What is expected:
Extract exactly those lines that lie between the start of the material and the line with "brush_turns = 4", including both boundary lines and no others.

Data shown:
------------
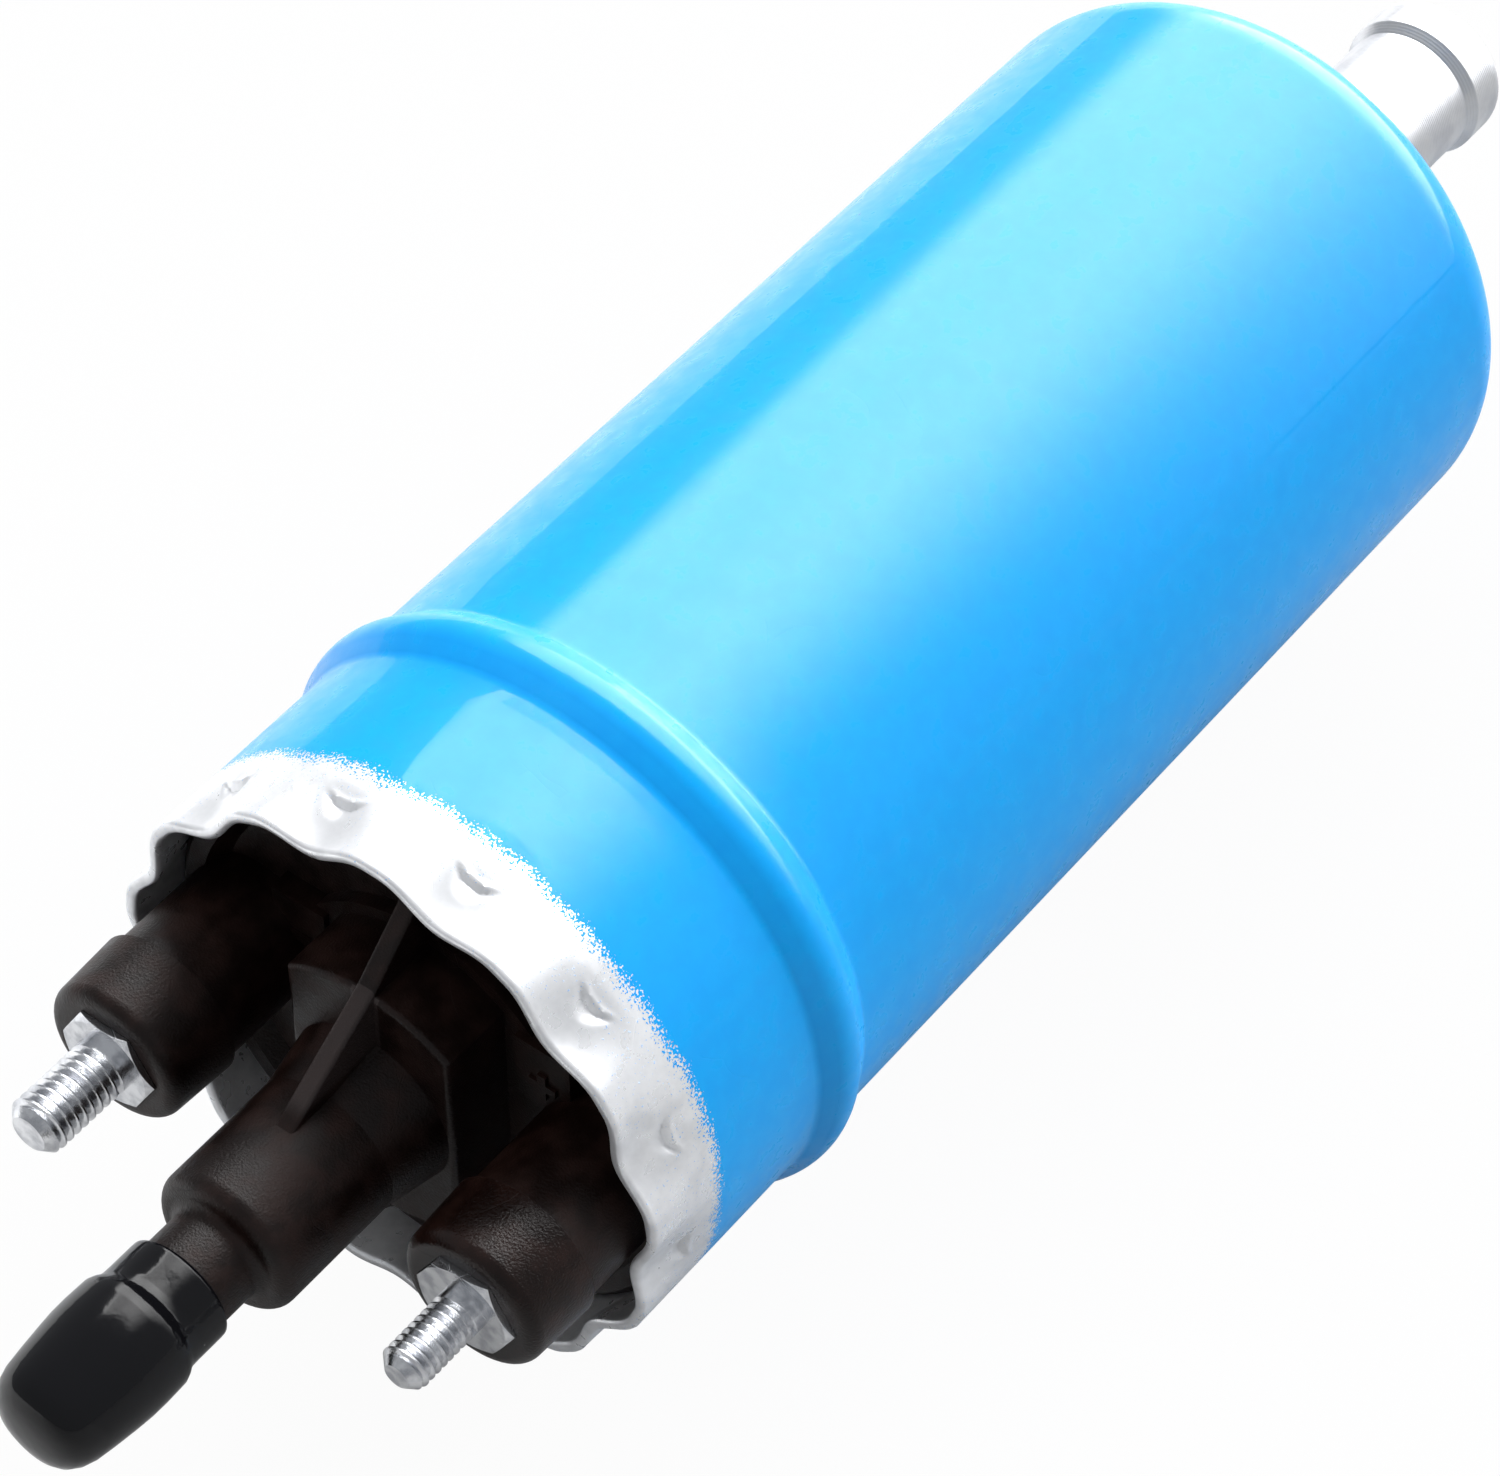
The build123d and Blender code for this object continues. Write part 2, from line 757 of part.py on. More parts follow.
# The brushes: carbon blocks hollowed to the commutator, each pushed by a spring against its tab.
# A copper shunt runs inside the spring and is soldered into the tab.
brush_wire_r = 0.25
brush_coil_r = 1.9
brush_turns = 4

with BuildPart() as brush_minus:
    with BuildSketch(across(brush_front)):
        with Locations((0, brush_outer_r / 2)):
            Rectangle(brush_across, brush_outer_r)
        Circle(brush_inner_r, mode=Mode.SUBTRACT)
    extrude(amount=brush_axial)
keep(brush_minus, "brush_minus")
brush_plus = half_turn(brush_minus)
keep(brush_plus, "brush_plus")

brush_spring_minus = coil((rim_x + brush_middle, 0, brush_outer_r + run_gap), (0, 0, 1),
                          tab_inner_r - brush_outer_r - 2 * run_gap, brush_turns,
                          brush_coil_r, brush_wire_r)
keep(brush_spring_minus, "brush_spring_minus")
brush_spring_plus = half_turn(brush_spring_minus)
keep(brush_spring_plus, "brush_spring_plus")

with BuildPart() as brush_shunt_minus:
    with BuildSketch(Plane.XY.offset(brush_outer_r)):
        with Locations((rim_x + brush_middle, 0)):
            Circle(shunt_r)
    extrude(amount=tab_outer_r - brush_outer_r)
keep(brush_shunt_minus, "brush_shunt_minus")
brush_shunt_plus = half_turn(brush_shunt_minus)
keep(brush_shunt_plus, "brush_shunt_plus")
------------
Response to the exercise:
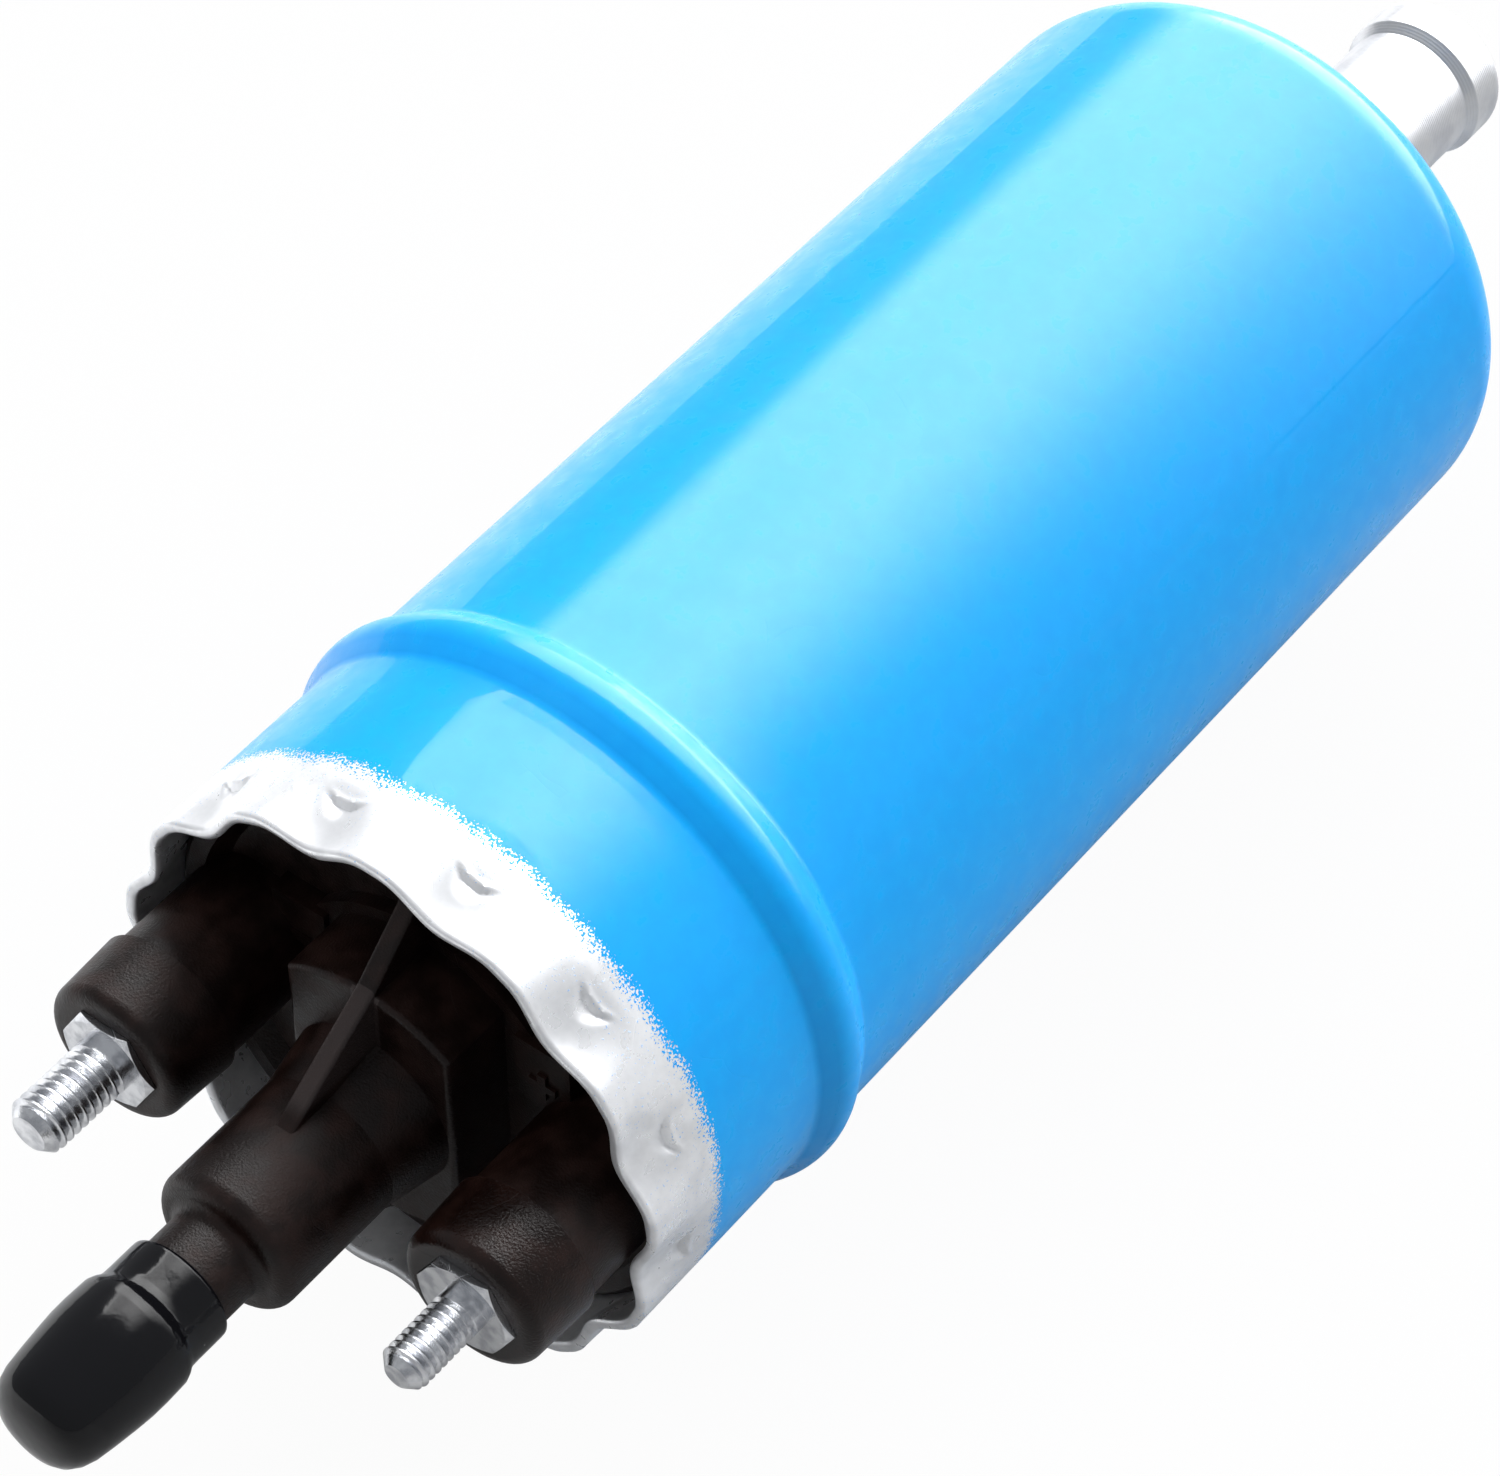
The build123d and Blender code for this object continues. Write part 2, from line 757 of part.py on. More parts follow.
# The brushes: carbon blocks hollowed to the commutator, each pushed by a spring against its tab.
# A copper shunt runs inside the spring and is soldered into the tab.
brush_wire_r = 0.25
brush_coil_r = 1.9
brush_turns = 4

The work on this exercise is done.